◆ **Task requirements**:
Exactly the lines from the start of the data through the line containing "(1.0, 1.0, 0.0))" should be output, with both ends kept and nothing added.

◆ **Dataset content**:
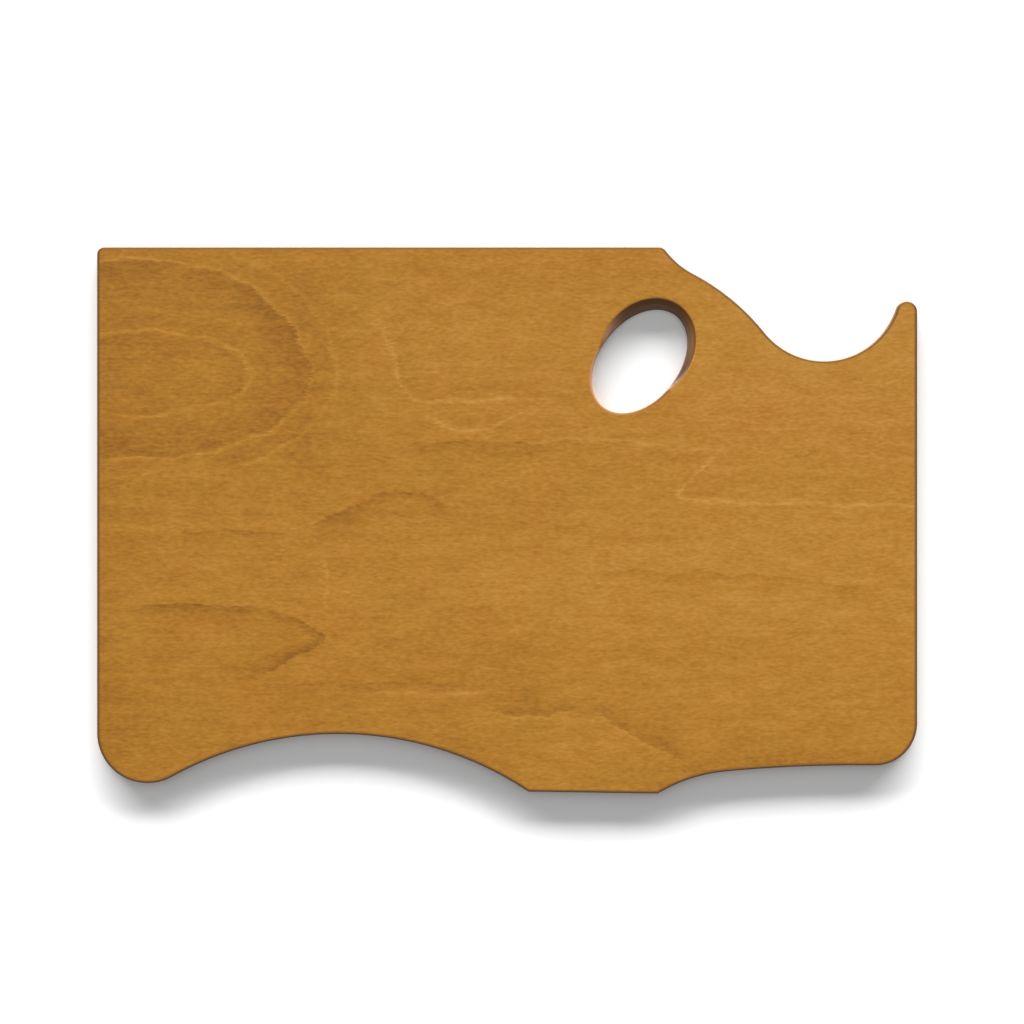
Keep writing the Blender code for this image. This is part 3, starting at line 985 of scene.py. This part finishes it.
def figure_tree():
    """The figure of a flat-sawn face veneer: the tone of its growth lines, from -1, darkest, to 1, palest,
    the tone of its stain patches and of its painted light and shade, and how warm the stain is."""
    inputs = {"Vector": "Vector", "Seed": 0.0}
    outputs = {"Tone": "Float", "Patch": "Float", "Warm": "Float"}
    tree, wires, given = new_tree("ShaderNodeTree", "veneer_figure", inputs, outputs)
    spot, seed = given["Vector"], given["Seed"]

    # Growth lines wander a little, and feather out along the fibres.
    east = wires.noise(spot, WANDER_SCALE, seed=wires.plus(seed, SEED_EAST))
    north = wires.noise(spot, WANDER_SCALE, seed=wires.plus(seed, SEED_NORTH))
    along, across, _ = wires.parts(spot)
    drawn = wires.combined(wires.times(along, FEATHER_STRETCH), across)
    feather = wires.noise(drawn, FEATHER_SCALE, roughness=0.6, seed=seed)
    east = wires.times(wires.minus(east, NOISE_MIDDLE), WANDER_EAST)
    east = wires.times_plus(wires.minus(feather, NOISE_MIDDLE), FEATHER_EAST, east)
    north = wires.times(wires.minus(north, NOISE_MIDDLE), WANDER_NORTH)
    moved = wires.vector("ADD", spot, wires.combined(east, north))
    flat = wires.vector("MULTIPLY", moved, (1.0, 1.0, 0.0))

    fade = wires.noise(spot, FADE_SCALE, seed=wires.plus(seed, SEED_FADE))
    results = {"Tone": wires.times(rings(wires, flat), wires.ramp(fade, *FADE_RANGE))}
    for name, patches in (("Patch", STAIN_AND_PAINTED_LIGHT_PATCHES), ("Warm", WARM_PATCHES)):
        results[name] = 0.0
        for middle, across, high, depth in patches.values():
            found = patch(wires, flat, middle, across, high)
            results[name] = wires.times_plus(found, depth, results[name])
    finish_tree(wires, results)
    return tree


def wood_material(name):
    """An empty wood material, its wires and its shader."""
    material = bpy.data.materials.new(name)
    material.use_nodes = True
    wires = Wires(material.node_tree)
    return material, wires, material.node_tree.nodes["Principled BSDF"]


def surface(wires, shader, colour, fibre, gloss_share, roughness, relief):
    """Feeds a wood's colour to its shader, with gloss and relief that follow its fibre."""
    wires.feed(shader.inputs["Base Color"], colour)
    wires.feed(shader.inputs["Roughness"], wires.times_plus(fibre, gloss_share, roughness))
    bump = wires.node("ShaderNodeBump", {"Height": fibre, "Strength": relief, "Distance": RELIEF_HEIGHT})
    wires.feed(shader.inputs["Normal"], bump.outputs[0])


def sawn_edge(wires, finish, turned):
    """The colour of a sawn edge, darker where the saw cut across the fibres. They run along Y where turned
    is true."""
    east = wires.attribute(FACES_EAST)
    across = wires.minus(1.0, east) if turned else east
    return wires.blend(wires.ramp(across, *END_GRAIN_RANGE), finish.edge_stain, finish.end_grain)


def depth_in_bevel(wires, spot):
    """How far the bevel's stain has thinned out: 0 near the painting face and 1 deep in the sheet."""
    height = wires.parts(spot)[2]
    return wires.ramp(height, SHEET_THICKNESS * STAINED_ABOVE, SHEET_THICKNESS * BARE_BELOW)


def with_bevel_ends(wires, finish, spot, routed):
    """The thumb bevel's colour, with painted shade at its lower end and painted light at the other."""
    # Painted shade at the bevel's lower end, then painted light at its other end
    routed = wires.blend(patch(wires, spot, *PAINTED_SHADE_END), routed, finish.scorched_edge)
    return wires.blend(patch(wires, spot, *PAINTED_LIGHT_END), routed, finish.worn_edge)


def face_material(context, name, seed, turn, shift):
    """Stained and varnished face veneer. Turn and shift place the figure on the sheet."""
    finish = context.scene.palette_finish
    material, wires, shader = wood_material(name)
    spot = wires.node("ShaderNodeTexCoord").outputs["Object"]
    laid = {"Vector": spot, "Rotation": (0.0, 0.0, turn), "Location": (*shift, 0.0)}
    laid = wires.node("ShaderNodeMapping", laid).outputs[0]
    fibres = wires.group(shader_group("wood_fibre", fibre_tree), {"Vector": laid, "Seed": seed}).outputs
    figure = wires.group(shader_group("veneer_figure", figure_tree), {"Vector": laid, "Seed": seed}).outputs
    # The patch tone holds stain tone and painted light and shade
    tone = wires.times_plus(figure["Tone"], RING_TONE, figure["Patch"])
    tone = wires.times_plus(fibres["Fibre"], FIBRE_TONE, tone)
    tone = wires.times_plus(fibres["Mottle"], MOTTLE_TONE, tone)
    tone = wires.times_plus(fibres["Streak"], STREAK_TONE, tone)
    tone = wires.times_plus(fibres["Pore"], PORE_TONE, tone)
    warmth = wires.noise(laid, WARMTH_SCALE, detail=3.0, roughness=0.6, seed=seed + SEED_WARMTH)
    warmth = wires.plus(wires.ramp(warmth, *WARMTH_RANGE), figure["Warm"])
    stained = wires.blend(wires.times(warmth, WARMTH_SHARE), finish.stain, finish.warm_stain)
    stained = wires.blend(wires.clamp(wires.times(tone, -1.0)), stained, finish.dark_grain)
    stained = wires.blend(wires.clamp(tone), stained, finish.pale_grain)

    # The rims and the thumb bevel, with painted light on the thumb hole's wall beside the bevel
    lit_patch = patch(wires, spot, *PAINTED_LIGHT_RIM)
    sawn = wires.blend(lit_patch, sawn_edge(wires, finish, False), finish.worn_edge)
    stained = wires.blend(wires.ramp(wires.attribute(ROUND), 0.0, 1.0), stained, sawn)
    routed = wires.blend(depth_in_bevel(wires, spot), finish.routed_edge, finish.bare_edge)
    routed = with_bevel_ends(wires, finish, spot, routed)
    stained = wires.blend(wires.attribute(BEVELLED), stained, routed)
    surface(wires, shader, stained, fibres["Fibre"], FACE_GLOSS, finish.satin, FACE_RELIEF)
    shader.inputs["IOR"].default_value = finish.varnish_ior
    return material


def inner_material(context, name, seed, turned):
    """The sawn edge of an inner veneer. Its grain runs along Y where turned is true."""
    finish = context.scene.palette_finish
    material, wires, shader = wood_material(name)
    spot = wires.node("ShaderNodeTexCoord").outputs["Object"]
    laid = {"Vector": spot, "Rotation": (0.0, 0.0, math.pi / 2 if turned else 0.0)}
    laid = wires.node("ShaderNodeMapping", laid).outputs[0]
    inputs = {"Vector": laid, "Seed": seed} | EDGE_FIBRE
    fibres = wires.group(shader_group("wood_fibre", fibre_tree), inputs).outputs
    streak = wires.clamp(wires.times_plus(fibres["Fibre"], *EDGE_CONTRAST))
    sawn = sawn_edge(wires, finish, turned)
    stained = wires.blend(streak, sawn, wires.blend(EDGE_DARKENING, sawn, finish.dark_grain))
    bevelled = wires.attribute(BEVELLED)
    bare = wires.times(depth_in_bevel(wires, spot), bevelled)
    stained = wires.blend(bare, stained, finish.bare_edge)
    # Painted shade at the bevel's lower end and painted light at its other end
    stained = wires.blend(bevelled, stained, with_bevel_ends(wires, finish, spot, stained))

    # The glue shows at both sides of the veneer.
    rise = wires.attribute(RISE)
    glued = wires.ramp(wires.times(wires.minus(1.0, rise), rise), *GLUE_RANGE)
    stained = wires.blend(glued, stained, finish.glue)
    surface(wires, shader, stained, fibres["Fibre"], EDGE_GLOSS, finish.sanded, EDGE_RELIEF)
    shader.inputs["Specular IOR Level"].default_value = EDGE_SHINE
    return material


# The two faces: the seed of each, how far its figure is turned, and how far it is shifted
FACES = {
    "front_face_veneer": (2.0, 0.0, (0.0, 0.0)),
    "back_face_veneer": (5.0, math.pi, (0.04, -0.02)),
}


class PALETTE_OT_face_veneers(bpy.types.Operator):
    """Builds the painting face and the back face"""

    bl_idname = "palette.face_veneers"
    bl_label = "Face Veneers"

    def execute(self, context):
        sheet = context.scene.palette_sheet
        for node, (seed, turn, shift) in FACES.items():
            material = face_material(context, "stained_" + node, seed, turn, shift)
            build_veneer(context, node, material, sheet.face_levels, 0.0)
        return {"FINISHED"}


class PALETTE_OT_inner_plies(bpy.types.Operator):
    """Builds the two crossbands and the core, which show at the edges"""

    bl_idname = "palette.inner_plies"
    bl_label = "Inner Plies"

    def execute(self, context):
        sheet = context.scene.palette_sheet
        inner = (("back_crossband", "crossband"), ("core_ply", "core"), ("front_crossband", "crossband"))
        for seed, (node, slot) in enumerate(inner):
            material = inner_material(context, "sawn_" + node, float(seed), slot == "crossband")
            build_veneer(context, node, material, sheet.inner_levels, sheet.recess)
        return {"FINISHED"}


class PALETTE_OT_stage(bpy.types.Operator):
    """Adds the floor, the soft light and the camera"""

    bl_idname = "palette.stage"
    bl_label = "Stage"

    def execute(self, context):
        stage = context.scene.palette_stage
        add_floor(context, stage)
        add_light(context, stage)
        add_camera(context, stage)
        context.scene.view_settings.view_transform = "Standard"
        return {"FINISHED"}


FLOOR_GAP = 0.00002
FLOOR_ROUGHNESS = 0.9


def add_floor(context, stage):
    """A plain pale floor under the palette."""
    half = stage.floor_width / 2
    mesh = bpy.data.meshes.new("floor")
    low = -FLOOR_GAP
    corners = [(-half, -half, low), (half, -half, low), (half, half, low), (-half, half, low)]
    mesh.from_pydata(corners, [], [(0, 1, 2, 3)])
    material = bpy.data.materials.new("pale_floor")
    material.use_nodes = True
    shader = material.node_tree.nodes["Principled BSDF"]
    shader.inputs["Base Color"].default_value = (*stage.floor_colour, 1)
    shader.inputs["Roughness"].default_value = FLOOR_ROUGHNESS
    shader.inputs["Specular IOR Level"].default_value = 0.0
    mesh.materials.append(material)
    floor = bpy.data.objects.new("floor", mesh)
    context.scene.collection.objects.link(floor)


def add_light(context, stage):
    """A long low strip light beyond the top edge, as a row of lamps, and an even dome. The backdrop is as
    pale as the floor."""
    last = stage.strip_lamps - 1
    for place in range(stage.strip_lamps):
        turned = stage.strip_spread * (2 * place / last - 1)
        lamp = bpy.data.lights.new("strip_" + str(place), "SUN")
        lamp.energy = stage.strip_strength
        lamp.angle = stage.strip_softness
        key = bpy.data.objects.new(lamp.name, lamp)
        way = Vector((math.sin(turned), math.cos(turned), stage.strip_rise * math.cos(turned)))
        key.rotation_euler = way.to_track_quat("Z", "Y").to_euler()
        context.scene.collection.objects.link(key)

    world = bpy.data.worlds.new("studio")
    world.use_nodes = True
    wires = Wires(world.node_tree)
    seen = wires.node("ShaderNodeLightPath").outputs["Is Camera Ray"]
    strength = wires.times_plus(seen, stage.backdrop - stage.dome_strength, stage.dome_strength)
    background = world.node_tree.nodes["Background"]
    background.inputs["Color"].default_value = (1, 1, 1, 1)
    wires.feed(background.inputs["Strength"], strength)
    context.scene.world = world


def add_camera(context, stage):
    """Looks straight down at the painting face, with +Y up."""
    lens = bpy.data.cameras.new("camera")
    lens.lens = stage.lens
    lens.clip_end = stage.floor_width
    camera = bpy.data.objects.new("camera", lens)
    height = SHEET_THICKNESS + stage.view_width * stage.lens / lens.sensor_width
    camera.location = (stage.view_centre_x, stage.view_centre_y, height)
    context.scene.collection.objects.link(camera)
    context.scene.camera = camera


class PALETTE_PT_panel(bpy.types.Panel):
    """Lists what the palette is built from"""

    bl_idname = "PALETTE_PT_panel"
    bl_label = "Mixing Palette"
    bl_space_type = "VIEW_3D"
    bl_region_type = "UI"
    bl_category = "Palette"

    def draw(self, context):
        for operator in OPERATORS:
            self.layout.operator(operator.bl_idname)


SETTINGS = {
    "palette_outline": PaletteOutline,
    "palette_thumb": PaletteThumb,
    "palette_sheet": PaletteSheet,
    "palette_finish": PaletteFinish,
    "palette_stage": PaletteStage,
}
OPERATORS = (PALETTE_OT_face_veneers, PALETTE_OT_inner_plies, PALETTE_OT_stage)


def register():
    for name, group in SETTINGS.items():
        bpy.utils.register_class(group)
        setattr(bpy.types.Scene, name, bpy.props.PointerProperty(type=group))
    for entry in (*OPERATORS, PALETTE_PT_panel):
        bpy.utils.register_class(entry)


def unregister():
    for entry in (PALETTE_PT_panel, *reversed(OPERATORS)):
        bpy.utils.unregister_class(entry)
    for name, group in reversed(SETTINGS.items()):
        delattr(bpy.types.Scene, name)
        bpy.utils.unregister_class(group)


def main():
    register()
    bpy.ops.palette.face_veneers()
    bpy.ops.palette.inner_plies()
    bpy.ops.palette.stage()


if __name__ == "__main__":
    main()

◆ **Response**:
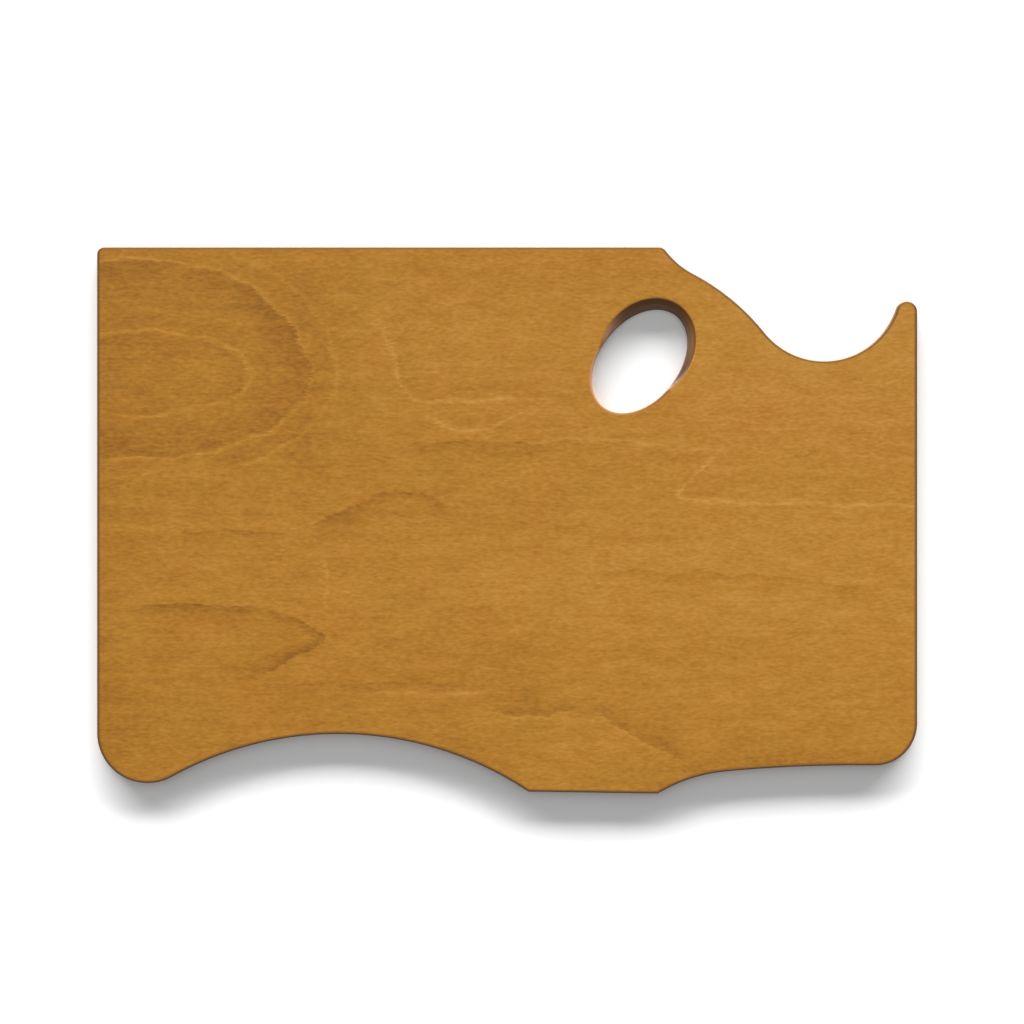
Keep writing the Blender code for this image. This is part 3, starting at line 985 of scene.py. This part finishes it.
def figure_tree():
    """The figure of a flat-sawn face veneer: the tone of its growth lines, from -1, darkest, to 1, palest,
    the tone of its stain patches and of its painted light and shade, and how warm the stain is."""
    inputs = {"Vector": "Vector", "Seed": 0.0}
    outputs = {"Tone": "Float", "Patch": "Float", "Warm": "Float"}
    tree, wires, given = new_tree("ShaderNodeTree", "veneer_figure", inputs, outputs)
    spot, seed = given["Vector"], given["Seed"]

    # Growth lines wander a little, and feather out along the fibres.
    east = wires.noise(spot, WANDER_SCALE, seed=wires.plus(seed, SEED_EAST))
    north = wires.noise(spot, WANDER_SCALE, seed=wires.plus(seed, SEED_NORTH))
    along, across, _ = wires.parts(spot)
    drawn = wires.combined(wires.times(along, FEATHER_STRETCH), across)
    feather = wires.noise(drawn, FEATHER_SCALE, roughness=0.6, seed=seed)
    east = wires.times(wires.minus(east, NOISE_MIDDLE), WANDER_EAST)
    east = wires.times_plus(wires.minus(feather, NOISE_MIDDLE), FEATHER_EAST, east)
    north = wires.times(wires.minus(north, NOISE_MIDDLE), WANDER_NORTH)
    moved = wires.vector("ADD", spot, wires.combined(east, north))
    flat = wires.vector("MULTIPLY", moved, (1.0, 1.0, 0.0))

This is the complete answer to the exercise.